A guide to the jewelry repair process that answers common jewelry repair questions
Fine jewelry is susceptible to wear and tear, so always have your fine jewelry checked annually by your jeweler. When jewelry repair needs arise, use our guide to better understand the jewelry repair process so you know what to expect at the jewelry store and get the best service.
It Starts With Trust & Expertise
When considering having a ring or bracelet repaired, you must have confidence in the skill of your jeweler.
At Boggs Jewelers we offers custom design work, we have trained jewelry craftsman on site to perform repairs in house. We even repair items – like timepieces. We are members of Jewelers of America – so you know your jewelry is in skilled hands and the repair will be performed professionally and ethically.
Look for jewelry stores with certified jewelers on staff. This includes certifications and education from respected institutions and associations like Jewelers of America, the Gemological Institute of America (GIA), American Gem Society (AGS), American Watchmakers Assocation (AWA) for specialty watch repairs.
Before You Go
It’s always good to have a sense of the value of the piece for the jewelry store’s insurance purposes. The jeweler will evaluate and give you a quote for the cost and time of the repair work. No work should be done without your permission.
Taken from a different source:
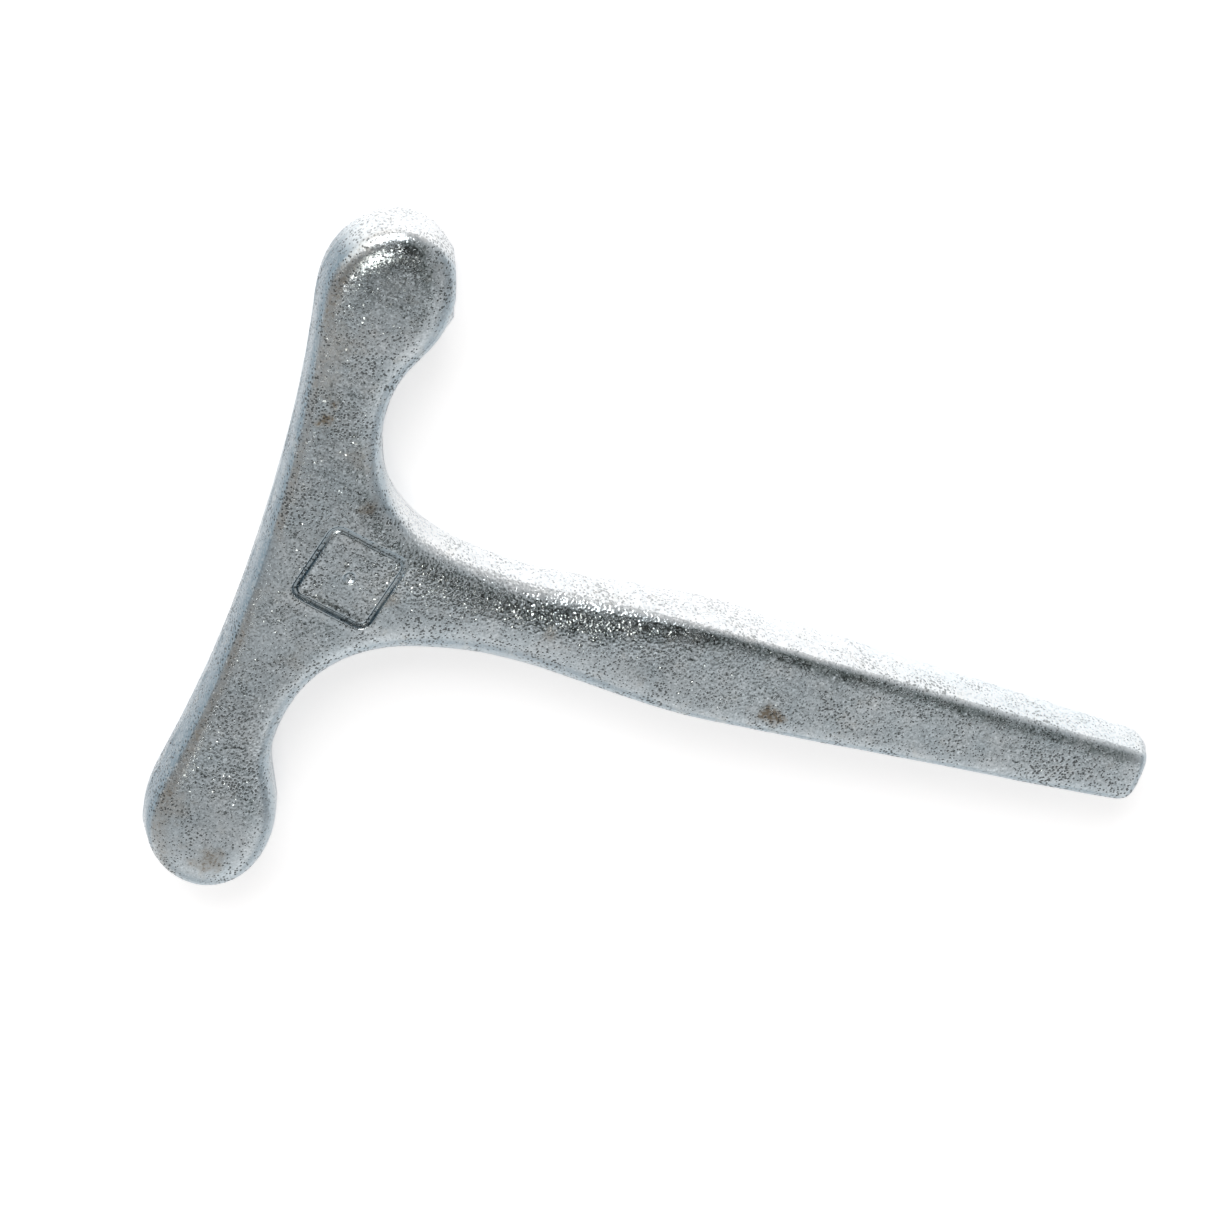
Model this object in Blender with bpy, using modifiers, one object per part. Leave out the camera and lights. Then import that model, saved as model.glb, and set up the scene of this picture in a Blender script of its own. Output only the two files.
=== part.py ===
"""T key of the tap wrench family: a cross bar with bulb ends on a tapered square shank.

The real tool is one drop forging, so it is one node. It lies flat: +X runs along the shank to
its tip, +Y along the bar, and +Z is the normal of the stamped face. The parting plane of the
dies is halfway up, and the forging is the same on both sides of it and of the XZ plane.
The origin is the middle of the footprint, on the surface that the key lies on.

The form is one quarter of a coarse cage, mirrored twice and rounded by Subdivision Surface.
Sizes are in millimetres from the crossing of bar and shank, and MM turns them into metres.
"""

import bpy

MM = 0.001
NAME = "forged_body"
SUBDIVISIONS = 1

# Whole key
BACK_X = -5.6            # back of the bar at the hub
TIP_X = 114.6            # end of the shank
HUB_HEIGHT = 5.0         # all heights are measured from the parting plane
DRAFT = 0.35             # how far the walls lean out to the parting line

# Square taper, the end that drives: straight from TAPER_START_X to the tip
TAPER_START_X = 52.0
TAPER_WIDTH = (6.95, 4.05)     # half width at the start and at the tip
TAPER_HEIGHT = (5.4, 4.1)     # half height at the start and at the tip
TAPER_EDGE = 0.9              # rounding of its four long edges
TAPER_ROLL = (0.25, 1.6)      # how far its faces fall beside those edges, and over what width
TAPER_STATIONS = (109.5, 101.0, 87.0, 73.0, 60.0)

# Every station below is x, y, half height, edge rounding, roll depth, roll width.
# Neck and fillet, from the taper to the bar
NECK = (
    (46.0, 6.7, 5.4, 1.2, 0.5, 2.8),
    (39.0, 6.4, 5.3, 1.5, 0.7, 3.6),
    (31.0, 5.6, 5.2, 1.7, 0.8, 3.6),
    (24.0, 5.8, 5.1, 1.7, 0.8, 3.6),
    (17.5, 6.9, 5.0, 1.6, 0.7, 3.6),
    (11.8, 8.5, 5.0, 1.5, 0.5, 3.2),
)
HUB_CORNER = (6.8, 12.5, 5.0, 1.4, 0.35, 2.6)    # middle of the fillet, joined to the hub's centre

# Bar: front and back of each station out to the bulb
BAR_FRONT = (
    (4.3, 17.2, 5.0, 1.3, 0.3, 2.2),
    (3.3, 22.7, 5.0, 1.3, 0.3, 2.2),
    (3.7, 28.3, 5.1, 1.3, 0.4, 2.4),
    (6.9, 32.9, 5.4, 1.3, 0.5, 3.0),
    (7.8, 38.2, 5.4, 1.3, 0.6, 3.2),
)
BAR_BACK = (
    (-5.9, 10.0, 5.0, 0.9, 0.3, 2.0),
    (-6.5, 19.0, 5.0, 0.9, 0.3, 2.0),
    (-7.4, 26.5, 5.1, 1.0, 0.4, 2.2),
    (-8.4, 33.0, 5.4, 1.1, 0.5, 3.0),
    (-9.7, 39.2, 5.4, 1.2, 0.7, 3.2),
)
BULB_END = (
    (6.3, 44.8, 5.4, 1.0, 0.8, 3.6),
    (0.5, 48.5, 5.4, 1.0, 0.9, 4.2),
    (-6.5, 45.8, 5.4, 1.0, 0.8, 3.6),
)
BULB_AXIS = (-0.5, 40.0)    # the middle line of the bar ends here, inside the bulb

# End of the shank: its middle, its corner, and where the side begins behind the rounded corner
TIP_CORNER_LENGTH = 3.0
TIP_CORNER_FLARE = 0.1
TIP_END = (
    (TIP_X, 0.0),
    (TIP_X, TAPER_WIDTH[1]),
    (TIP_X - TIP_CORNER_LENGTH, TAPER_WIDTH[1] + TIP_CORNER_FLARE),
)

# Profile of the edges, at every station
EARLY_ROLL = 0.2         # share of the roll's depth that is already lost halfway across its width
EDGE_INSET = 0.8         # share of the edge rounding at which the roll ends


def taper(limits, x):
    """A size of the straight taper at x, from its values at the two ends."""
    share = (x - TAPER_START_X) / (TIP_X - TAPER_START_X)
    return limits[0] + share * (limits[1] - limits[0])


def taper_station(x, y=None):
    """An outline station on the taper, at its straight side or at a y of its own."""
    side = taper(TAPER_WIDTH, x) if y is None else y
    return (x, side, taper(TAPER_HEIGHT, x), TAPER_EDGE, *TAPER_ROLL)


def outline():
    """The stations around the half with y >= 0, from the middle of the tip to the middle of the back."""
    tip = [taper_station(x, y) for x, y in TIP_END]
    shank = [taper_station(x) for x in TAPER_STATIONS + (TAPER_START_X,)]
    bar_back = list(reversed(BAR_BACK))
    back = (BACK_X, 0.0, *BAR_BACK[0][2:])
    return [*tip, *shank, *NECK, HUB_CORNER, *BAR_FRONT, *BULB_END, *bar_back, back]


def mitres(stations):
    """For each station, the way out along which both neighbouring edges stay parallel when offset."""
    first = (stations[1][0], -stations[1][1])
    last = (stations[-2][0], -stations[-2][1])
    path = [first, *(station[:2] for station in stations), last]
    result = []
    for before, here, after in zip(path, path[1:], path[2:]):
        normals = []
        for start, end in ((before, here), (here, after)):
            dx, dy = end[0] - start[0], end[1] - start[1]
            length = (dx * dx + dy * dy) ** 0.5
            normals.append((dy / length, -dx / length))
        (ax, ay), (bx, by) = normals
        spread = 1 + ax * bx + ay * by
        result.append(((ax + bx) / spread, (ay + by) / spread))
    return result


def cage():
    """Vertices and faces of the quarter with y >= 0 and z >= 0."""
    vertices = []
    faces = []

    def vertex(x, y, z):
        vertices.append((x * MM, y * MM, z * MM))
        return len(vertices) - 1

    # Six loops follow the outline: three across the roll of the top, then the rounded edge, the wall
    # and the parting line
    stations = outline()
    loops = [[] for _ in range(6)]
    for (x, y, height, edge, roll, width), (mx, my) in zip(stations, mitres(stations)):
        shoulder = height - roll
        wall_top = shoulder - edge
        levels = (
            (-edge - width, height),
            (-edge - width / 2, height - EARLY_ROLL * roll),
            (-EDGE_INSET * edge, shoulder),
            (0.0, wall_top),
            (DRAFT / 2, wall_top / 2),
            (DRAFT, 0.0),
        )
        for loop, (offset, z) in zip(loops, levels):
            loop.append(vertex(x + offset * mx, y + offset * my, z))
    for upper, lower in zip(loops, loops[1:]):
        for i in range(len(stations) - 1):
            faces.append((upper[i], lower[i], lower[i + 1], upper[i + 1]))

    # The top: the rim of the shank joins the middle line, and the rims of the bar join its own
    rim = loops[0]
    shank_count = len(TIP_END) + len(TAPER_STATIONS) + 1 + len(NECK)
    middle = [rim[0]]
    for i in range(2, shank_count):
        x, _, z = vertices[rim[i]]
        middle.append(vertex(x / MM, 0.0, z / MM))
    hub = vertex(0.0, 0.0, HUB_HEIGHT)
    middle.append(hub)
    faces.append((rim[0], rim[1], rim[2], middle[1]))
    for i in range(2, shank_count):
        faces.append((middle[i - 1], rim[i], rim[i + 1], middle[i]))

    front = rim[shank_count:shank_count + len(BAR_FRONT) + 1]
    back = list(reversed(rim))[:len(BAR_BACK) + 1]
    bar = [hub]
    for f, b in zip(front[1:-1], back[1:-1]):
        x, y, z = (sum(pair) / 2 for pair in zip(vertices[f], vertices[b]))
        bar.append(vertex(x / MM, y / MM, z / MM))
    bar.append(vertex(*BULB_AXIS, BULB_END[0][2]))
    for i in range(len(bar) - 1):
        faces.append((bar[i], front[i], front[i + 1], bar[i + 1]))
        faces.append((back[i], bar[i], bar[i + 1], back[i + 1]))
    corner = shank_count + len(BAR_FRONT) + 1
    faces.append((bar[-1], front[-1], rim[corner], rim[corner + 1]))
    faces.append((bar[-1], rim[corner + 1], rim[corner + 2], back[-1]))
    return vertices, faces


def plated_steel():
    """Blue-grey zinc plating on blasted forged steel."""
    material = bpy.data.materials.new("zinc_plated_steel")
    material.use_nodes = True
    shader = material.node_tree.nodes["Principled BSDF"]
    shader.inputs["Base Color"].default_value = (0.56, 0.60, 0.63, 1.0)
    shader.inputs["Metallic"].default_value = 1.0
    shader.inputs["Roughness"].default_value = 0.38
    return material


def forged_body(collection):
    """The whole forging, lying on z = 0 with the middle of its footprint at the origin."""
    vertices, faces = cage()
    mesh = bpy.data.meshes.new(NAME)
    mesh.from_pydata(vertices, [], faces)
    mesh.shade_smooth()
    mesh.materials.append(plated_steel())
    body = bpy.data.objects.new(NAME, mesh)
    collection.objects.link(body)

    mirror = body.modifiers.new("other_quarters", "MIRROR")
    mirror.use_axis = (False, True, True)
    mirror.use_clip = True
    mirror.merge_threshold = 0.0001

    rounding = body.modifiers.new("forged_rounding", "SUBSURF")
    rounding.levels = SUBDIVISIONS
    rounding.render_levels = SUBDIVISIONS

    rounded = body.evaluated_get(bpy.context.evaluated_depsgraph_get())
    low = [min(corner[axis] for corner in rounded.bound_box) for axis in range(3)]
    high = [max(corner[axis] for corner in rounded.bound_box) for axis in range(3)]
    body.location = (-(low[0] + high[0]) / 2, -(low[1] + high[1]) / 2, -low[2])
    return body


def main():
    for old in list(bpy.data.objects):
        bpy.data.objects.remove(old, do_unlink=True)
    collection = bpy.data.collections.new("t_key")
    bpy.context.scene.collection.children.link(collection)
    forged_body(collection)


main()
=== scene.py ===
"""Looks of the forged T key: the blasted and zinc-plated skin, the stamped mark, floor, light and camera.

The skin starts from the CAD body's own mesh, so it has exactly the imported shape. Python then moves its
vertices by fractions of a millimetre: the unevenness of the forging, the trimmed flash, the stamp.
Lengths are in millimetres from the crossing of bar and shank at the parting plane, in the frame's
directions: +X along the shank, +Y along the bar, +Z out of the stamped face. MM turns them into metres.
"""

import math

import bmesh
import bpy
from mathutils import Matrix, Vector, noise


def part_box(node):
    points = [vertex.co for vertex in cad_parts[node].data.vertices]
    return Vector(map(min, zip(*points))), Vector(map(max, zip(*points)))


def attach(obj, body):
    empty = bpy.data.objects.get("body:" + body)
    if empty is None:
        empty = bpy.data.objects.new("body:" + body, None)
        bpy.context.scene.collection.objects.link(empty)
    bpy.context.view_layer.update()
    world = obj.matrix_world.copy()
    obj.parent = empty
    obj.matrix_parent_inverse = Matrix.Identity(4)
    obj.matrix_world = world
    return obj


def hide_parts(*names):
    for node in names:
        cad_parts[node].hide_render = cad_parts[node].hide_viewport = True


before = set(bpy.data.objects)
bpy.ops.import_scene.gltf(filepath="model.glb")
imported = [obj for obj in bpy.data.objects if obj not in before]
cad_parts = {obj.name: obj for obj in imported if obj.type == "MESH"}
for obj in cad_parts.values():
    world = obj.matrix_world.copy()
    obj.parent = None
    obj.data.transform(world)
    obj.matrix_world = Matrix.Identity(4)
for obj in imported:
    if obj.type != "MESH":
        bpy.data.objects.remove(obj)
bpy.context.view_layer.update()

MM = 0.001
NODE = "forged_body"

# Where the crossing of bar and shank is in the CAD box
CROSSING_FROM_BACK = 9.257
LOW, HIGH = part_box(NODE)
CROSSING = Vector((LOW.x + CROSSING_FROM_BACK * MM, (LOW.y + HIGH.y) / 2, (LOW.z + HIGH.z) / 2))

# Mesh
SKIN_LEVELS = 3          # Subdivision levels of the surface that the mesh is laid on
VOXEL = 0.352            # edge length of the mesh
MARK_CUTS = 2            # halvings of the mesh around the stamp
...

Common Jewelry Repair Issues
In a good jewelry repair the repaired area has the same color, luster and appearance as the rest of the piece:
- No hammering or other tool marks are visible
- No visible seams from cutting and soldering, like in rings or chain repair
- Stones are tight and secure in their settings (channel, prongs, etc)
Resizing a Ring
If too loose or too tight, there are a few ways a jeweler can resize your ring:
- Cutting & soldering: A cut is made and metal is either added or removed to adjust the size to fit. Sizing should be done at the center of the shank bottom, unless there are quality marks or an inscription that precludes it. No seams should be visible when finished.
- Sizing beads: placed on the inside of the bottom of the shank, these accommodate slight discrepancies in size for a half size or less
- Spring inserts placed inside the shank adjusts to 1-2 full finger sizes.
A chain after being repaired is never as strong as it was before it was broken. While most flat chain repairs are nearly undetectable, if the chain is very small, lightweight or badly damaged, there may be some stiffness in surrounding links after the repair is completed. Chains that are more difficult to repair due to their complexities include link chains, like rope and cable chains, and herringbone chains. Some jewelers may charge extra for these jewelry repairs.
Constant wear of rings can cause prongs to wear and the potential for losing a precious gemstone to increase. Something as simple as exposure to bed sheets or gardening can affect prong strength. Depending on the severity of the prong wear, they will be replaced, re-tipped by adding a metal to the top of the prong, or replacing the entire prong head. When repaired, prongs match in size, shape and dimension. They should completely go over the crown of the stone, ensuring prongs won’t snag clothing.